Yael Sternhell is Professor in the Department of History and Department of English and American Studies at Tel Aviv University. This interview is based on her new book, War on Record: The Archive and the Afterlife of the Civil War (Yale University Press, 2023).
JF: What led you to write War on Record?
YS: The origins of this book lie in a question I had become interested in when I was writing my first book, about spatial mobility in the Confederate South. I noticed that every time governments were forced to flee the capital they made a point of packing up their archives and taking them along as they sped out of town. This got me thinking about how and why Confederates archived their records. I wondered, for example, whether Confederate bureaucrats and politicians intentionally kept particular documents that would cause future generations to look upon them favorably and whether they made a special effort, during the final days of the war, to ensure the survival of historical evidence of their cause. I knew that the records of the Confederate government had ended up in the National Archives branch in Washington, D.C. and so I naturally went there hoping that examining the raw documentation of Confederate governance would provide me with some answers. Yet a chance conversation with a staff member in the archive led me in a completely different direction. Instead of focusing on Confederate archiving practices, I became interested in the efforts by the Federal government to manage the huge body of paperwork that had fallen into its lap at the end of the war. I delved deep into two virtually unknown War Department bureaus, which had been charged with sorting through the records, and discovered in these seemingly dry and bureaucratic paperwork a whole new history of the interplay between knowledge and power in the aftermath of the Civil War.
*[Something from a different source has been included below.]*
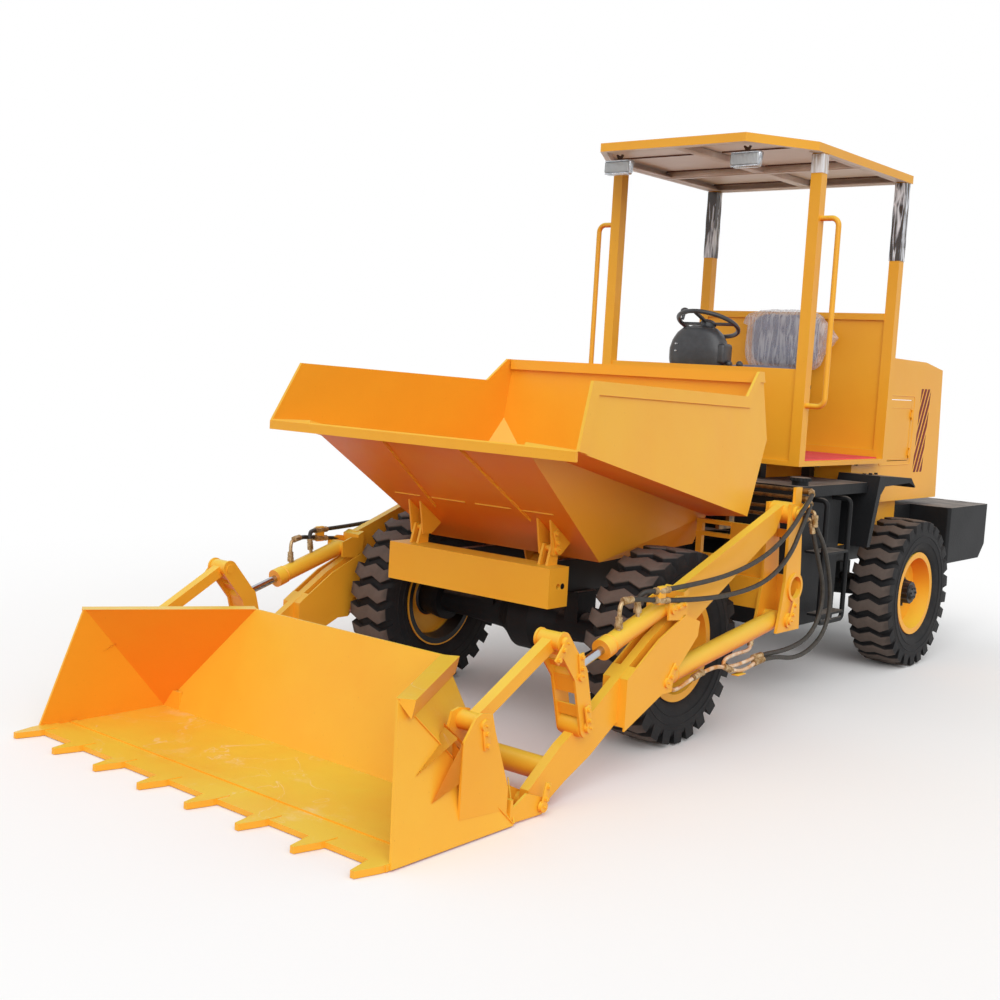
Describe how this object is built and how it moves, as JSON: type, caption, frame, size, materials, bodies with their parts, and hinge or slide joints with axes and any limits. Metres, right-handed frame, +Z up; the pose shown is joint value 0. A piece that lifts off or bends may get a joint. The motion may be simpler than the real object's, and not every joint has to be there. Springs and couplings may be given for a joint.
{
  "type": "self-loading site dumper",
  "caption": "Centre-articulated site dumper with a tipping skip over the front axle, lift arms with a toothed loading bucket, open canopy platform and rear engine hood.",
  "frame": {"origin": "on the ground, at the middle of the machine's length and width", "axes": "+Z up, -Y forward towards the bucket, +X to the machine's left"},
  "size_m": [2.054, 5.87, 2.812],
  "materials": {
    "painted_yellow": "gloss",
    "painted_black": "satin",
    "tyre": "matt",
    "chrome_rod": "polished",
    "axle_iron": "satin",
    "mat_red": "matt",
    "plastic_black": "matt",
    "seat_cover": "matt",
    "lamp_glass": "clear"
  },
  "bodies": {
    "rear_frame": {"rear_chassis": "painted_yellow", "rear_axle": "axle_iron", "engine_block": "axle_iron", "hood": "painted_yellow", "counterweight": "painted_black", "fenders": "painted_black", "side_boxes": "painted_black", "steps": "painted_black", "platform": "painted_yellow", "floor_mat": "mat_red", "canopy_posts": "painted_yellow", "roof_frame": "painted_yellow", "lamps": "lamp_glass", "handrails": "painted_yellow", "console": "plastic_black", "steering_wheel": "plastic_black", "levers": "painted_black", "seat": "seat_cover"},
    "hood_door": {"hood_door": "painted_yellow"},
    "wheel_fl": {"tyre_fl": "tyre", "rim_fl": "painted_yellow"},
    "wheel_fr": {"tyre_fr": "tyre", "rim_fr": "painted_yellow"},
    "wheel_rl": {"tyre_rl": "tyre", "rim_rl": "painted_yellow"},
    "wheel_rr": {"tyre_rr": "tyre", "rim_rr": "painted_yellow"},
    "front_frame": {"front_chassis": "painted_yellow", "front_axle": "axle_iron", "towers": "painted_yellow", "pipes": "painted_yellow"},
    "skip": {"skip": "painted_yellow"},
    "lift_arms": {"lift_arms": "painted_yellow"},
    "bell_cranks": {"bell_cranks": "painted_yellow"},
    "bucket_links": {"bucket_links": "painted_yellow"},
    "bucket": {"bucket": "painted_yellow", "bucket_teeth": "painted_yellow"},
    "tilt_barrels": {"tilt_barrels": "painted_yellow"},
    "tilt_rods": {"tilt_rods": "chrome_rod"},
    "lift_barrels": {"lift_barrels": "painted_yellow"},
    "lift_rods": {"lift_rods": "chrome_rod"},
    "tip_barrel": {"tip_barrel": "painted_yellow"},
    "tip_rod": {"tip_rod": "chrome_rod"}
  },
  "joints": [
    {"name": "wheel_fl_spin", "type": "hinge", "parent": "front_frame", "child": "wheel_fl", "pos_m": [0.7105, -0.82, 0.43], "axis": [1, 0, 0], "continuous": true},
    {"name": "wheel_fr_spin", "type": "hinge", "parent": "front_frame", "child": "wheel_fr", "pos_m": [-0.7105, -0.82, 0.43], "axis": [1, 0, 0], "continuous": true},
    {"name": "wheel_rl_spin", "type": "hinge", "parent": "rear_frame", "child": "wheel_rl", "pos_m": [0.7105, 1.728, 0.43], "axis": [1, 0, 0], "continuous": true},
    {"name": "wheel_rr_spin", "type": "hinge", "parent": "rear_frame", "child": "wheel_rr", "pos_m": [-0.7105, 1.728, 0.43], "axis": [1, 0, 0], "continuous": true},
    {"name": "articulation", "type": "hinge", "parent": "rear_frame", "child": "front_frame", "pos_m": [0, 0.45, 0.6], "axis": [0, 0, 1], "range_deg": [-30, 30]},
    {"name": "lift_arm_raise", "type": "hinge", "parent": "front_frame", "child": "lift_arms", "pos_m": [0, -0.245, 1.015], "axis": [-1, 0, 0], "range_deg": [0, 90]},
    {"name": "bucket_curl", "type": "hinge", "parent": "lift_arms", "child": "bucket", "pos_m": [0, -2.025, 0.036], "axis": [-1, 0, 0], "range_deg": [0, 36]},
    {"name": "bell_crank_pivot", "type": "hinge", "parent": "lift_arms", "child": "bell_cranks", "pos_m": [0, -1.77, 0.283], "axis": [-1, 0, 0], "range_deg": [0, 49.5]},
    {"name": "link_pivot", "type": "hinge", "parent": "bell_cranks", "child": "bucket_links", "pos_m": [0, -1.943, 0.626], "axis": [-1, 0, 0], "range_deg": [-34.11, 0]},
    {"name": "tilt_barrel_pivot", "type": "hinge", "parent": "lift_arms", "child": "tilt_barrels", "pos_m": [0, -1.219, 0.673], "axis": [-1, 0, 0], "range_deg": [-9.4, 0]},
    {"name": "tilt_rod_slide", "type": "slide", "parent": "tilt_barrels", "child": "tilt_rods", "axis": [0, -0.9561, -0.293], "range_m": [-0.1531, 0]},
    {"name": "lift_barrel_pivot", "type": "hinge", "parent": "front_frame", "child": "lift_barrels", "pos_m": [0, -0.246, 0.522], "axis": [-1, 0, 0], "range_deg": [0, 75.19]},
    {"name": "lift_rod_slide", "type": "slide", "parent": "lift_barrels", "child": "lift_rods", "axis": [0, -0.9888, -0.1491], "range_m": [0, 0.6165]},
    {"name": "skip_tip", "type": "hinge", "parent": "front_frame", "child": "skip", "pos_m": [0, -1.24, 0.84], "axis": [1, 0, 0], "range_deg": [0, 50]},
    {"name": "tip_barrel_pivot", "type": "hinge", "parent": "front_frame", "child": "tip_barrel", "pos_m": [0, 0.08, 0.54], "axis": [-1, 0, 0], "range_deg": [0, 20.16]},
    {"name": "tip_rod_slide", "type": "slide", "parent": "tip_barrel", "child": "tip_rod", "axis": [0, -0.9839, 0.1789], "range_m": [0, 0.1855]},
    {"name": "hood_door_hinge", "type": "hinge", "parent": "rear_frame", "child": "hood_door", "pos_m": [0.578, 2.016, 1.366], "axis": [0, 0, 1], "range_deg": [0, 100]}
  ],
  "couplings": [
    {"joint": "bell_crank_pivot", "follows": "bucket_curl", "ratio": 1.3751},
    {"joint": "link_pivot", "follows": "bucket_curl", "ratio": -0.94752},
    {"joint": "tilt_barrel_pivot", "follows": "bucket_curl", "ratio": -0.26119},
    {"joint": "tilt_rod_slide", "follows": "bucket_curl", "m_per_rad": -0.24212},
    {"joint": "lift_barrel_pivot", "follows": "lift_arm_raise", "ratio": 0.83541},
    {"joint": "lift_rod_slide", "follows": "lift_arm_raise", "m_per_rad": 0.39185},
    {"joint": "tip_barrel_pivot", "follows": "skip_tip", "ratio": 0.40326},
    {"joint": "tip_rod_slide", "follows": "skip_tip", "m_per_rad": 0.2114}
  ]
}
JF: In 2 sentences, what is the argument of War on Record?
YS: The book argues that the Federal government’s Civil War archive, the most important repository of records documenting the conflict, shaped the aftermath of the Civil War in two crucial ways. It played a major role in determining the contours of the postbellum relationship between the previously warring sections, and it was largely responsible for creating the body of knowledge at the heart of what we think of today as Civil War history.
JF: Why do we need to read War on Record?
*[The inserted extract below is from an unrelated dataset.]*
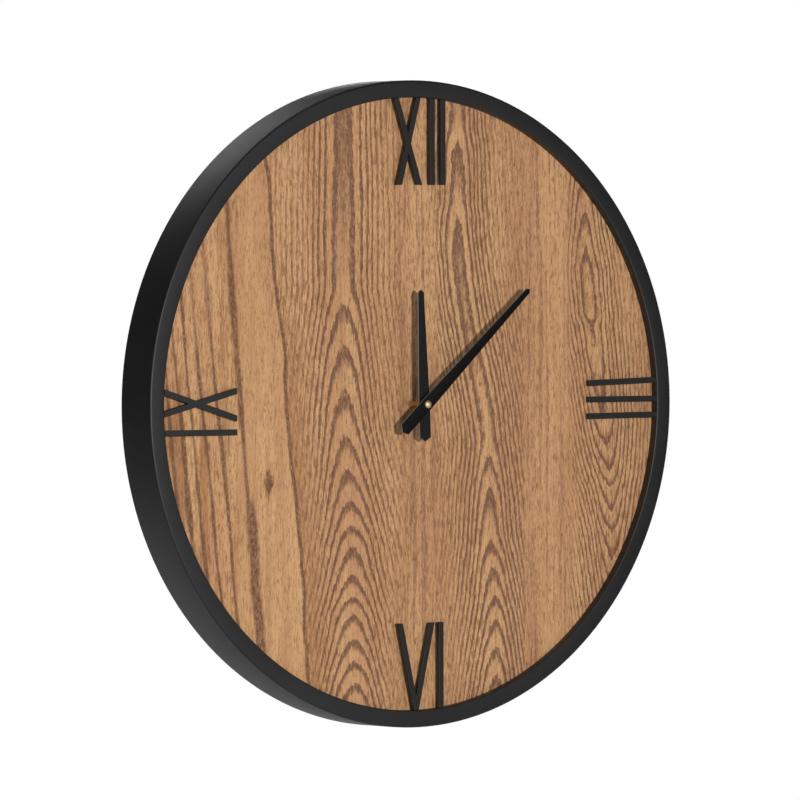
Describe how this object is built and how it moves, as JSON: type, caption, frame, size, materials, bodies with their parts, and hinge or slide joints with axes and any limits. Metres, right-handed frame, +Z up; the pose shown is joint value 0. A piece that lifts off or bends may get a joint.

YS: If you are interested in history in general and in Civil War history in particular, this book will challenge your core assumptions about how you think of the war. You will understand that what you consider as “fact” or “truth” was the result of complex archival processes, and that archives, which are often perceived as static and sedate institutions, are actually highly partisan and conflictual spaces where archivists, archival users, and political actors all struggle for control over history.
JF: Why and when did you become an American historian?
YS: I became interested in history as a young girl, probably because I grew up in a house that was suffused with history. My father was a historian of fascism, and questions about the past and how it bore on the present were never far from my mind. Though I had grown up in Israel, my family spent long stretches of time in the United States and I became fascinated with Southern history and the history of the South during the long Civil War era more specifically. Eventually I decided that I would like try and make my passion for United States history into a career, and went to graduate school at Princeton.
JF: What is your next project?
YS: My next project continues along the same trajectory of questioning our fundamental assumptions about history. I will take on the most important source historians have used to understand events on the ground during the Civil War, the official reports submitted in the aftermath of battles. These reports have always been considered as factual transcriptions of actual occurrences, yet even participants at the time knew that was not the case. Battle reports were in fact highly personalized narratives in which commanders settled accounts, laid blame, and burnished their own reputations. They deserve the same critical treatment afforded by scholars to other genres such as slave testimonies or personal diaries.
JF: Thanks Yael!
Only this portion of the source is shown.